Birisiyle sohbet ederken her şeyle, herkesle bağ kurmayı, anısı olan şeyleri saklamayı sevdiğini söylemişti. Anlatırken ki heyecanını karşıdan duyabiliyordum. Benimki bir nevi “anı çöpçülüğü” demişti. Bu tanıma hem şaşırmıştım hem de çok hoşuma gitmişti.
Benim de bir kutum var. İçinde arkadaşlarımdan aldığım hediyeler, orta okula giderken dinlediğim radyo programından anı olsun diye bir kenara yazdığım not, dijital radyom yokken kanalların frekansını yazıp sakladığım kağıt, lisede kullandığım tuşlu telefonun dökülen tuşları bile var. Bazen bunları neden saklamışım diye düşünüyorum.
En son kutunun içine daldığımda bunları gördüm.

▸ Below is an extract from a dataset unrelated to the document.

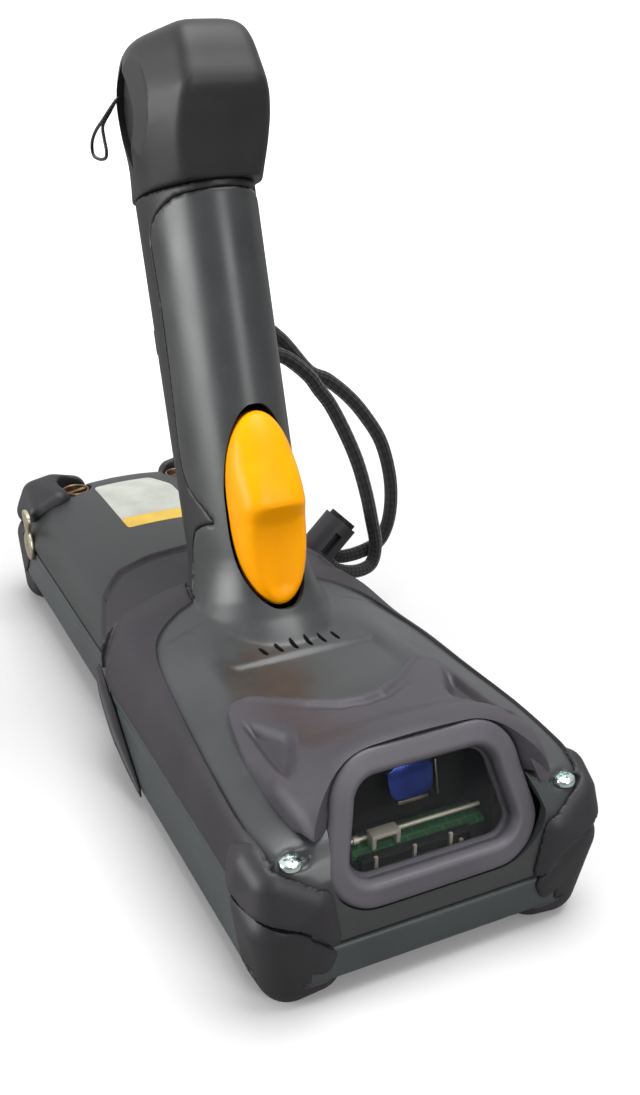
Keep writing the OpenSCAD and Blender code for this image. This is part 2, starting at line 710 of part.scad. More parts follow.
module rear_boot_lower() {
    intersection() {
        difference() {
            union() {
                hull() {
                    ball([rear_half_w - 6, end_y - 4, seam_z - 2], 6.8);
                    ball([rear_half_w - 4.5, end_y - 15, seam_z - 3], 5);
                    ball([rear_half_w - 6.5, end_y - 7, 6], 6.5);
                    ball([rear_half_w - 6, end_y - 13, 8], 5.5);
                }
                hull() {
                    ball([rear_half_w - 6, end_y - 4, seam_z - 2], 6.8);
                    ball([rear_half_w - 6.5, end_y - 7, 6], 6.5);
                    ball([rear_half_w - 15, end_y - 3, seam_z - 5], 6);
                    ball([rear_half_w - 13, end_y - 6, 11], 6);
                }
            }
            rear_body_cut(gap);
        }
        below(seam_z + 3.5);
        above(0);
    }
}
module rear_body_cut(grow) {
    back_body(rear_rows, grow, seam_z);
    difference() {
        head_prism(-grow, keypad_z - grow, seam_z + 1);
        before(waist_y);
    }
}
module rear_boots_upper() {
    color("#232225") both_sides() rear_boot_upper();
}
module rear_boots_lower() {
    color("#1f1e21") both_sides() rear_boot_lower();
}

// ---------- inside the head ----------

board_w = 2 * (rear_half_w - wall - 0.4);
board_y0 = nose_y + 17;
board_y1 = end_y - 11.5;
module main_board() {
    color("#1f5a35") difference() {
        translate([0, (board_y0 + board_y1) / 2, board_z]) block(board_w, board_y1 - board_y0, board_t, 4);
        both_sides() translate([coin_x, coin_y, 0]) cylinder(r = boss_r + 1, h = big);
    }
}
module display_module() {
    color("#9a9c9e") translate([0, panel_y, display_z + wall + gap]) cube_at(panel_w + 2, panel_l + 4, module_t);
}
module cube_at(w, l, h) {
    translate([-w / 2, -l / 2, 0]) cube([w, l, h]);
}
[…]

Resimde ki mektubu arkadaşım Elis (5) yazmış. Elisçe yazdığı için okuyamayıp tercüme etmesini istemiştim. Beni doğum günü partisine davet ediyormuş. Kağıttan zarf yapıp boyamış kendi dilinde yazdığı mektubunu içine koymuş. Diğer notu da annesine yazdırmış. Manevi hediyelerin kalbimdeki yerini anlatamam. Çocukluk diye bir dünya var. Büyüdükçe oradan uzaklaşıyoruz, hesaplı kitaplı oluyoruz. O dünyadan, manevi heyecanlardan uzaklaştığımda gidip kendi çöplüğüme dalıyorum bir süre.